Population policy will also have to contend with deeper shifts in society, such as people marrying later in life and the larger numbers of women who prioritise careers over offspring. A further social aspect also came up in a much-discussed weibo post which complained that Chinese men don’t do enough to help at home, making starting a family even less enticing. “It’s not like we don’t want to have kids, and there’s no laws forbidding us from doing that. But as soon as we have kids, our life falls apart. That’s why women don’t want to be mothers,” the contributor explained.

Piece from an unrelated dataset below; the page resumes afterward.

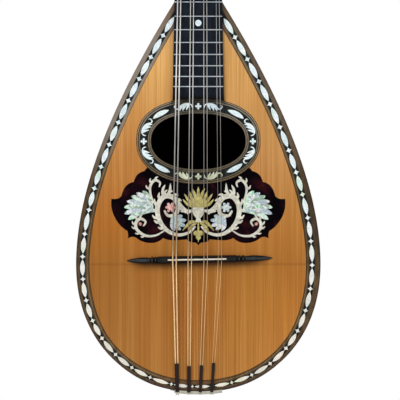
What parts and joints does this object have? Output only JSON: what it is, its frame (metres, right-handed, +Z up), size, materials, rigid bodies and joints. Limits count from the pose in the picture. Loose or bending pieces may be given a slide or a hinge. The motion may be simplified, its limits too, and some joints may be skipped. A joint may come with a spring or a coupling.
{
  "type": "bowl-back mandocello",
  "caption": "Bowl-back plucked string instrument with a pear-shaped canted soundboard, oval sound hole, fretted neck and worm-geared tuning keys.",
  "frame": {"origin": "on the centre line, where the nut meets the fingerboard, in the plane of the soundboard's outer face", "axes": "+Z up the neck towards the head, -Y out of the soundboard towards the player's hand, +X to the right seen from the front"},
  "size_m": [0.3246, 0.1994, 0.9663],
  "materials": {
    "spruce": "satin",
    "rosewood": "gloss",
    "neck_wood": "satin",
    "inner_wood": "matte",
    "ebony": "satin",
    "edge_inlay": "gloss",
    "tortoiseshell": "gloss",
    "bone": "satin",
    "string_steel": "polished",
    "string_bronze": "satin",
    "nickel": "polished",
    "brass": "satin"
  },
  "bodies": {
    "instrument": {"bowl_rib_1": "rosewood", "bowl_rib_2": "rosewood", "bowl_rib_3": "rosewood", "bowl_rib_4": "rosewood", "bowl_rib_5": "rosewood", "bowl_rib_6": "rosewood", "bowl_rib_7": "rosewood", "bowl_rib_8": "rosewood", "bowl_rib_9": "rosewood", "bowl_rib_10": "rosewood", "bowl_rib_11": "rosewood", "bowl_rib_12": "rosewood", "bowl_rib_13": "rosewood", "soundboard": "spruce", "edge_binding": "rosewood", "edge_purfling": "edge_inlay", "rosette": "edge_inlay", "pickguard": "tortoiseshell", "rim_lining": "inner_wood", "neck_block": "inner_wood", "tail_block": "inner_wood", "end_clasp": "rosewood", "string_rest": "bone", "tailpiece": "nickel", "soundboard_brace_1": "inner_wood", "soundboard_brace_2": "inner_wood", "soundboard_brace_3": "inner_wood", "end_button": "ebony", "bridge": "ebony", "saddle": "bone", "neck": "neck_wood", "fingerboard": "ebony", "nut": "bone", "head_veneer": "rosewood", "machine_plate_left": "brass", "machine_plate_right": "brass", "string_1": "string_bronze", "string_2": "string_bronze", "string_3": "string_bronze", "string_4": "string_bronze", "string_5": "string_steel", "string_6": "string_steel", "string_7": "string_steel", "string_8": "string_steel"},
    "key_1": {"tuning_key_1": "bone"},
    "post_1": {"string_post_1": "nickel"},
    "key_2": {"tuning_key_2": "bone"},
    "post_2": {"string_post_2": "nickel"},
    "key_3": {"tuning_key_3": "bone"},
    "post_3": {"string_post_3": "nickel"},
    "key_4": {"tuning_key_4": "bone"},
    "post_4": {"string_post_4": "nickel"},
    "key_5": {"tuning_key_5": "bone"},
    "post_5": {"string_post_5": "nickel"},
    "key_6": {"tuning_key_6": "bone"},
    "post_6": {"string_post_6": "nickel"},
    "key_7": {"tuning_key_7": "bone"},
    "post_7": {"string_post_7": "nickel"},
    "key_8": {"tuning_key_8": "bone"},
    "post_8": {"string_post_8": "nickel"}
  },
  "joints": [
    {"name": "key_1_turn", "type": "hinge", "parent": "instrument", "child": "key_1", "pos_m": [-0.03, 0.03171, 0.04603], "axis": [1, 0, 0], "continuous": true},
    {"name": "post_1_turn", "type": "hinge", "parent": "instrument", "child": "post_1", "pos_m": [-0.03, 0.00919, 0.04287], "axis": [0, 0.9703, -0.2419], "continuous": true},
    {"name": "key_2_turn", "type": "hinge", "parent": "instrument", "child": "key_2", "pos_m": [-0.03, 0.0397, 0.07805], "axis": [1, 0, 0], "continuous": true},
    {"name": "post_2_turn", "type": "hinge", "parent": "instrument", "child": "post_2", "pos_m": [-0.03, 0.01718, 0.07489], "axis": [0, 0.9703, -0.2419], "continuous": true},
    {"name": "key_3_turn", "type": "hinge", "parent": "instrument", "child": "key_3", "pos_m": [-0.03, 0.04768, 0.11007], "axis": [1, 0, 0], "continuous": true},
    {"name": "post_3_turn", "type": "hinge", "parent": "instrument", "child": "post_3", "pos_m": [-0.03, 0.02516, 0.10691], "axis": [0, 0.9703, -0.2419], "continuous": true},
    {"name": "key_4_turn", "type": "hinge", "parent": "instrument", "child": "key_4", "pos_m": [-0.03, 0.05566, 0.14209], "axis": [1, 0, 0], "continuous": true},
    {"name": "post_4_turn", "type": "hinge", "parent": "instrument", "child": "post_4", "pos_m": [-0.03, 0.03314, 0.13893], "axis": [0, 0.9703, -0.2419], "continuous": true},
    {"name": "key_5_turn", "type": "hinge", "parent": "instrument", "child": "key_5", "pos_m": [0.03, 0.05566, 0.14209], "axis": [1, 0, 0], "continuous": true},
    {"name": "post_5_turn", "type": "hinge", "parent": "instrument", "child": "post_5", "pos_m": [0.03, 0.03314, 0.13893], "axis": [0, 0.9703, -0.2419], "continuous": true},
    {"name": "key_6_turn", "type": "hinge", "parent": "instrument", "child": "key_6", "pos_m": [0.03, 0.04768, 0.11007], "axis": [1, 0, 0], "continuous": true},
    {"name": "post_6_turn", "type": "hinge", "parent": "instrument", "child": "post_6", "pos_m": [0.03, 0.02516, 0.10691], "axis": [0, 0.9703, -0.2419], "continuous": true},
    {"name": "key_7_turn", "type": "hinge", "parent": "instrument", "child": "key_7", "pos_m": [0.03, 0.0397, 0.07805], "axis": [1, 0, 0], "continuous": true},
    {"name": "post_7_turn", "type": "hinge", "parent": "instrument", "child": "post_7", "pos_m": [0.03, 0.01718, 0.07489], "axis": [0, 0.9703, -0.2419], "continuous": true},
    {"name": "key_8_turn", "type": "hinge", "parent": "instrument", "child": "key_8", "pos_m": [0.03, 0.03171, 0.04603], "axis": [1, 0, 0], "continuous": true},
    {"name": "post_8_turn", "type": "hinge", "parent": "instrument", "child": "post_8", "pos_m": [0.03, 0.00919, 0.04287], "axis": [0, 0.9703, -0.2419], "continuous": true}
  ],
  "couplings": [
    {"joint": "post_1_turn", "follows": "key_1_turn", "ratio": -0.071429},
    {"joint": "post_2_turn", "follows": "key_2_turn", "ratio": -0.071429},
    {"joint": "post_3_turn", "follows": "key_3_turn", "ratio": -0.071429},
    {"joint": "post_4_turn", "follows": "key_4_turn", "ratio": -0.071429},
    {"joint": "post_5_turn", "follows": "key_5_turn", "ratio": 0.071429},
    {"joint": "post_6_turn", "follows": "key_6_turn", "ratio": 0.071429},
    {"joint": "post_7_turn", "follows": "key_7_turn", "ratio": 0.071429},
    {"joint": "post_8_turn", "follows": "key_8_turn", "ratio": 0.071429}
  ]
}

Hopes of an uptick in the birth rate also run counter to other trends that have struck a chord with younger people, such as the concept of tangping. Translating as ‘lay down’ or ‘lay flat’, tangping denotes a lifestyle in which people stop striving for a more prosperous future and give up on trying to meet the expectations of mainstream society. Instead they ‘lie down’ and keep their consumption at minimal levels, refuse to buy a property, and decide not to marry or have kids.
Talk of tangping started with a post on a Baidu discussion forum in which the unemployed author said that he felt perfectly fine and would no longer pursue the accepted ideas of success. He had decided to simply tangping instead.
The post was deleted after it mushroomed on social media but the term has captured the imagination of young Chinese – so much so that all the major news outlets have given it extensive coverage.
The tangping movement does not bode well for the Three-Child Policy. It, and other factors, suggest Monday’s dramatic policy shift may prove ‘too little, too late’ when it comes to altering China’s demographic destiny.